Now, here’s the difference between my father and me: Forty-five years earlier, if I’d been the distraught budding artist, my dad would have sat me down and had me break up the figure into spheres, cones, cylinders, and correct proportions. My approach was different. “Why on Earth would you want to restrict yourself to someone else’s superhero drawing?” I said to Dex. “Think of all the possibilities you’re giving up by doing that. Make your own superhero; it can be anything in the world.” Dex thought about it and then drew in his room for an hour. When he came out, he had a pile of drawings. The best was Lamp Man, whose power was to help kids read. My wife, Jackie, and I still have some of those drawings.
I think about my parents every day.

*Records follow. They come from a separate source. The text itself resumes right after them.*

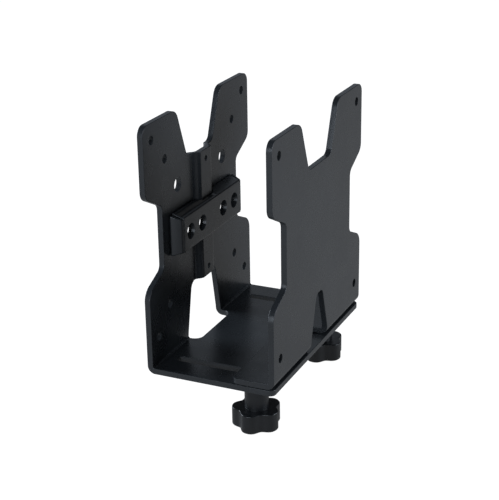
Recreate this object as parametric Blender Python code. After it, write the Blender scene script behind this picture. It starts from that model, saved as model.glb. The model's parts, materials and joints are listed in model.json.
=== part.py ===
"""Width-adjustable holder for a mini desktop computer.

Two folded steel brackets make a tray that is open in front, behind and on top. The fixed bracket
bolts to an arm, a wall or a monitor through its side plate. The sliding bracket lies on the fixed
one's floor, and two star knobs under the floor clamp it at the width of the computer.

Frame: the origin is the centre of the square hole pattern, on the outer face of the fixed bracket's
side plate. +X runs across the tray to the sliding bracket, +Y to the back, +Z up. Units are metres.
"""

import math

import bmesh
import bpy
from mathutils import Vector

MM = 0.001
GAP = 0.3 * MM

# Sheet and folds
SHEET = 3.0 * MM
BEND_INNER = 1.0 * MM
BEND_LENGTH = math.pi / 2 * (BEND_INNER + SHEET / 2)
BEND_STEPS = 6
ARC_STEP = math.radians(18)

# Tray
OPENING = 61.7 * MM
HALF_DEPTH = 58.0 * MM
PLATE_TOP = 58.3 * MM
FLOOR_TOP = -64.0 * MM
FLOOR_END = 67.4 * MM
FLANGE_LENGTH = 19.2 * MM

# Outline of both side plates
WAIST_HALF = 42.0 * MM
NOTCH_BOTTOM = 32.3 * MM
NOTCH_BOTTOM_HALF = 14.0 * MM
NOTCH_TOP_HALF = 24.0 * MM
UPPER_WING_CORNER = 23.0 * MM
UPPER_WAIST_CORNER = 15.0 * MM
LOWER_WAIST_CORNER = -17.6 * MM
LOWER_WING_CORNER = -24.6 * MM

# Cable windows, which run on through the fold
WINDOW_TOP = -35.3 * MM
FIXED_WINDOW_TOP_HALF = 13.5 * MM
FIXED_WINDOW_FOOT_HALF = 19.0 * MM
FIXED_WINDOW_FOOT = -62.8 * MM
FIXED_WINDOW_REACH = 6.0 * MM
SLIDING_WINDOW_TOP_HALF = 5.6 * MM
SLIDING_WINDOW_FOOT_HALF = 10.8 * MM
SLIDING_WINDOW_FOOT = -58.6 * MM
SLIDING_WINDOW_REACH = 11.7 * MM

# Holes in the side plates
WIDE_PATTERN = 100.0 * MM
NARROW_PATTERN = 75.0 * MM
PATTERN_HOLE_R = 2.25 * MM
BOLT_HOLE_R = 4.35 * MM
BOLT_HOLE_Y = 25.0 * MM
BOLT_HOLE_Z = 20.8 * MM
RIB_HOLE_R = 1.5 * MM
RIB_HOLE_HEIGHTS = (27.4 * MM, -30.6 * MM)

# Pressed rib up the middle of the fixed plate
RIB_HEIGHT = 3.2 * MM
RIB_FACE_HALF = 6.6 * MM
RIB_FOOT_HALF = 9.2 * MM

# Clamp bar across the rib, and the slot in the plate behind it
BAR_Z = -2.5 * MM
BAR_HALF_LENGTH = 32.6 * MM
BAR_STAND_OFF = 6.5 * MM
BAR_FACE_HALF = 9.0 * MM
BAR_FOOT_HALF = 11.0 * MM
BAR_WALL = 2.4 * MM
BAR_CORNER_R = 1.2 * MM
BAR_HOLE_R = 4.15 * MM
BAR_HOLE_YS = (-25.0 * MM, -12.0 * MM, 12.0 * MM, 25.0 * MM)
BAR_SLOT_HALF_LENGTH = 30.5 * MM
BAR_SLOT_HALF_HEIGHT = 7.0 * MM

# End caps of the bar
CAP_PROUD = 3.1 * MM
CAP_PLUG = 5.0 * MM

# Width clamp: slots in the floor, studs under the flange, washers and knobs
CLAMP_Y = 42.75 * MM
CLAMP_FROM_PLATE = 13.0 * MM
SLOT_HALF_WIDTH = 2.8 * MM
SLOT_START = 9.0 * MM
SLOT_END = 61.0 * MM
STUD_R = 2.5 * MM
STUD_END = -84.0 * MM
FLAT_WASHER_R = 6.0 * MM
FLAT_WASHER_THICKNESS = 1.0 * MM
SPRING_WASHER_R = 4.6 * MM
SPRING_WASHER_THICKNESS = 1.0 * MM
SPRING_WASHER_LIFT = 0.2 * MM
SPRING_WASHER_SPLIT = math.radians(14)
HUB_R = 6.0 * MM
HUB_END = -82.2 * MM
KNOB_END = -91.8 * MM
KNOB_MEAN_R = 11.05 * MM
KNOB_LOBE = 1.25 * MM
KNOB_LOBES = 5
KNOB_POINTS = 60
KNOB_EDGE = 1.6 * MM
INSERT_R = 3.6 * MM
INSERT_END = -85.2 * MM
BORE_END = -86.0 * MM
ROUND_STEPS = 24

SIDES = {"front": -1, "rear": 1}


def clear_scene():
    for obj in list(bpy.data.objects):
        bpy.data.objects.remove(obj)


def material(name, colour, metallic, roughness):
    mat = bpy.data.materials.new(name)
    mat.use_nodes = True
    shader = mat.node_tree.nodes["Principled BSDF"]
    shader.inputs["Base Color"].default_value = (*colour, 1.0)
    shader.inputs["Metallic"].default_value = metallic
    shader.inputs["Roughness"].default_value = roughness
    return mat


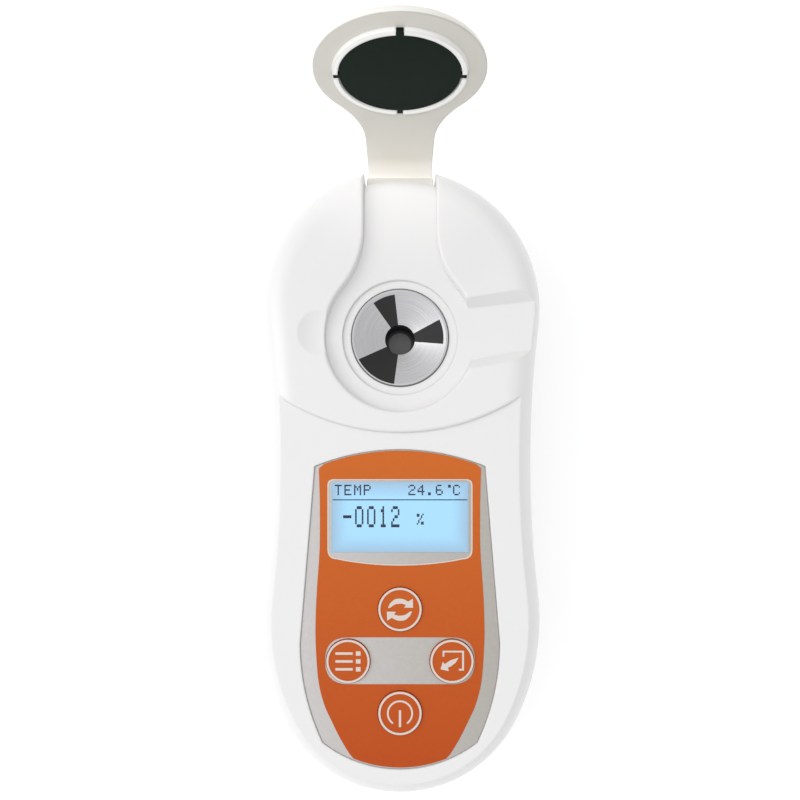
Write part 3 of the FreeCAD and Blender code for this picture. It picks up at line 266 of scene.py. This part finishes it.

Jackie, Dex, and I live in their home – the Techbuilt house that architect Carl Koch designed in 1960. My parents and I moved in when I was 8. All around me today are the echoes of my childhood: the wooded area in Saratoga, ideal for exploration; the studio I built with my dad in 1974, when I’d graduated from Alfred, and that I later rebuilt; the white stones I had ringed around an old oak (which my son, at age 3, dubbed the Family Home Rock Place). I remember playing with his tools and exploring my father’s materials, digging through the drawers, seeing all the semi-precious stones and things he’d collected. It was like treasure. I still have a collection of my father’s work, and I still repair his pieces for collectors and handle his business affairs.
Artistic collaboration is special, especially with your parents. It transcends the mundane and binds you through love and respect. When Dex was about 4, I called back all of my work from the galleries to do an inventory. On the floor, I lined up dozens of pieces, work from 1983 to 2000, chronologically. Dex sprawled out, examining each one. “Which pieces did Grandpa Earl see?” he asked. There weren’t many before 1991, because most had sold by that time. He looked at the long line of newer pieces and said, “Wow, he would have been proud of you.” As I watched him head off to play, I smiled.
Tod Pardon is an artist in Saratoga Springs, New York.